With the start of the week, it’s back to the grindstone and back on the phone to agents. I suspect that I will be spending a considerable amount of my time on the other end of a line, desperately trying to track down that elusive flat, but with hopefully a cheerier disposition than of late.

Thursday, August 03, 2006

and now the fun starts

This afternoon we accepted an offer on the house. So now the whole wheel is in motion, appointments with IFA's, viewings, offers of my own to make...

I feel this incredible excitement and also this deep terror. Here I am, about to embark on one of life's biggest adventures and all I can think of is wallpaper. Still, it's good to know the creative part of my brain is enjoying this!

Wednesday, August 02, 2006

Alexander's Feast

Dad and I trotted up to London yesterday to spend the day being cultured. We started with the Tate Modern, gorging ourselves on Mattise, Dali and other surrealists before having lunch whilst admiring the fabulous view across the Millenium Bridge. We next took a trip on the Eye, which despite the cloud cover gave us lovely views across London. Ever since going on it for the first time last year, I've been dying to go in the evening. I'm sure looking down on all those twinkling lights must be a beautiful sight.

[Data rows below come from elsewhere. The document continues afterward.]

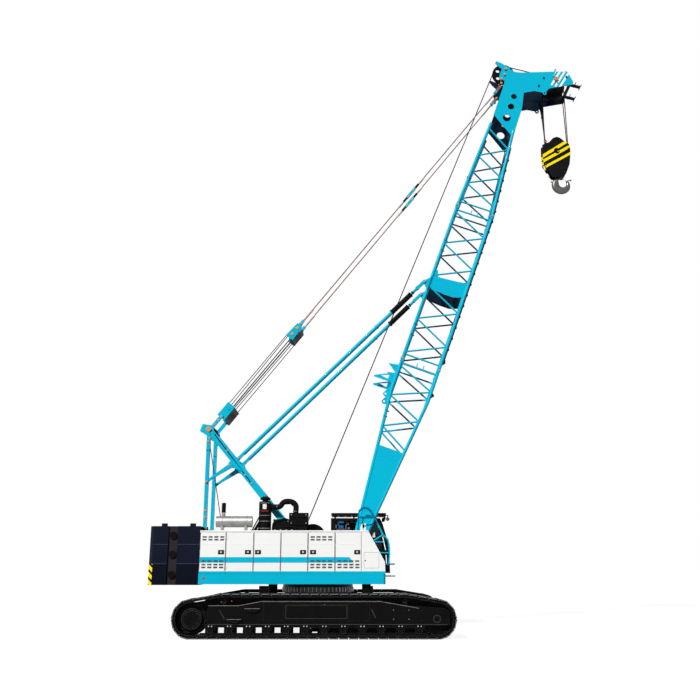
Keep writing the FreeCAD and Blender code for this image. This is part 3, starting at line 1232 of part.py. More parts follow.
def boom_insert():
    """Even middle section; a deep plate on each side carries the boom stops' lugs."""
    low, high = LOWER_JOINT + chord_set_back(), UPPER_JOINT - chord_set_back()
    pieces = chords(low, high)
    pieces += end_frame(low, 1.0)
    pieces += zigzag(low + FRAME_LACE, MID_PLATE[0], 4, -1.0)
    pieces += zigzag(MID_PLATE[1] - 130.0, high - FRAME_LACE, 4, -1.0, -LACE_SHIFT)
    pieces += end_frame(high, -1.0)
    pieces += joint_lugs(LOWER_JOINT, BOOM_HALF_WIDTH, 1.0, False)
    pieces += joint_lugs(UPPER_JOINT, BOOM_HALF_WIDTH, -1.0, True)
    s, t = STRUT_EYE
    s0, s1 = MID_PLATE
    edge = BOOM_HALF_DEPTH
    for side in (RIGHT, LEFT):
        web = [
            (s0, -edge), (s1 + 120.0, -edge), (s1 + 120.0, -520.0), (s1 - 120.0, -430.0),
            (s1 - 60.0, 250.0), (s1, edge),
            (s0, edge), (s0 - 130.0, 300.0), (s0 - 130.0, -60.0), (s0 - 90.0, -480.0),
        ]
        pieces.append(boom_plate(web, side * (BOOM_HALF_WIDTH - 15.0), side * (BOOM_HALF_WIDTH + 15.0)))
        y0, y1 = side * (STRUT_Y - STRUT_LUG / 2.0), side * (STRUT_Y + STRUT_LUG / 2.0)
        lug = [(s, t - 50.0), (s + 250.0, -edge), (s - 250.0, -edge)]
        pieces.append(boom_plate(lug, y0, y1))
        pieces.append(disc(*boom_xz(s, t), 60.0, y0, y1))
    return fuse(pieces)


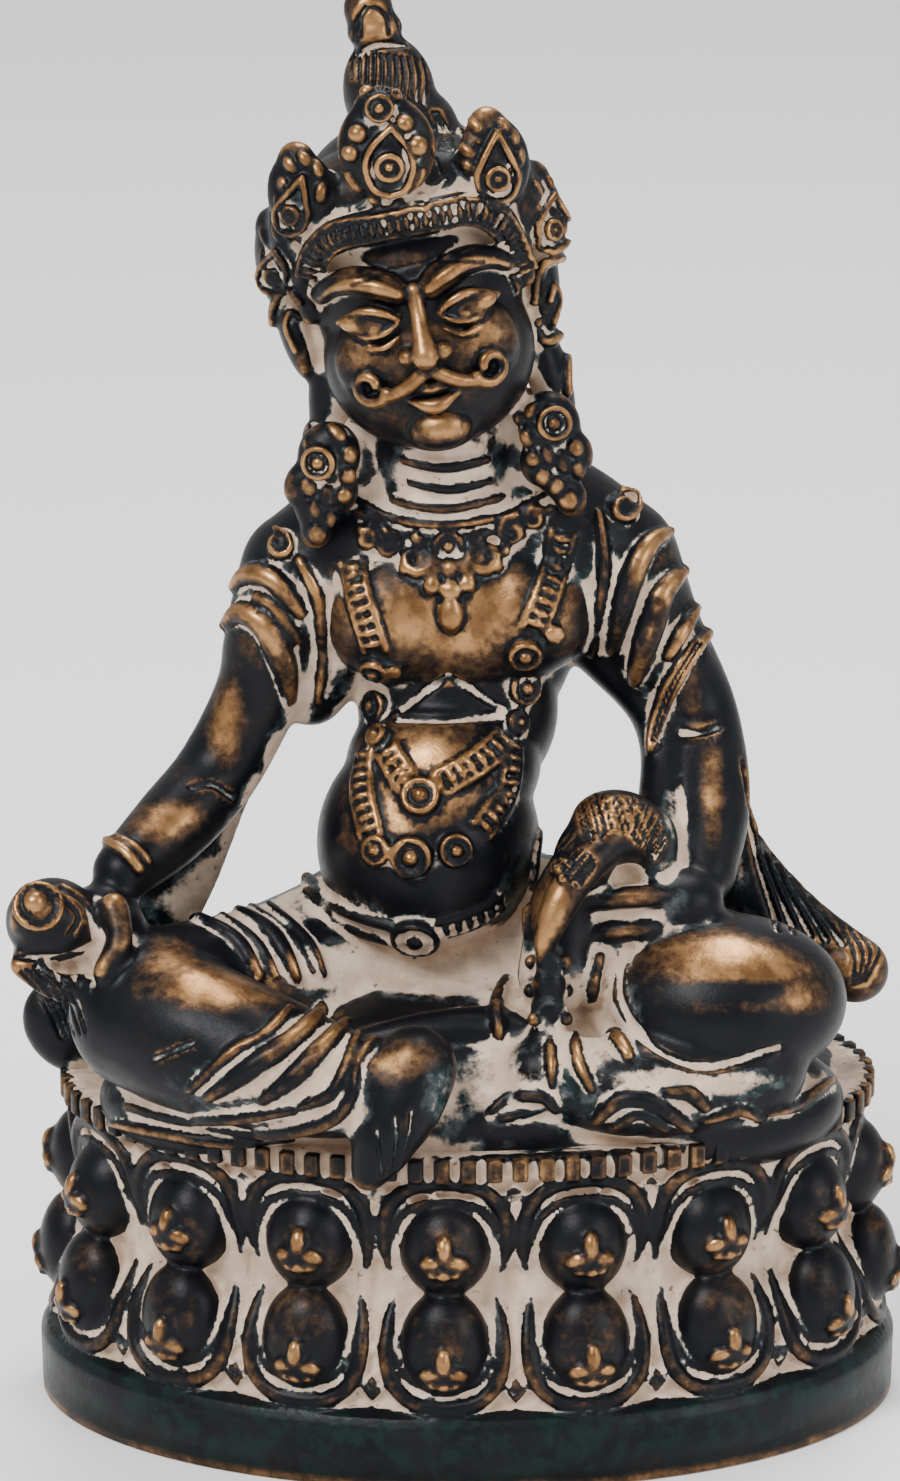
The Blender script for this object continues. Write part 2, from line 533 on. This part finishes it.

By now feeling a little tired, we headed for a quiet meander through the V&A, taking in some original 60's art work that left Dad in a state of smiling nostalgia, harking back to his school days and playing tennis on the croquet lawn (surely that was a disgraceful thing to do?)

Finally we headed off for the Royal Albert Hall to hear Mozart's rearrangement of Handel's Alexander's Feast. The chorus were enchanting, but unfortunately we sat to the side and didn't get the best acoustics. It's the longest choral piece I've heard, and the only piece with two harpicords.

We caught the fast train back to Brighton to get me home to rest my tired and achey feet. A tiring but definitely worthwhile day.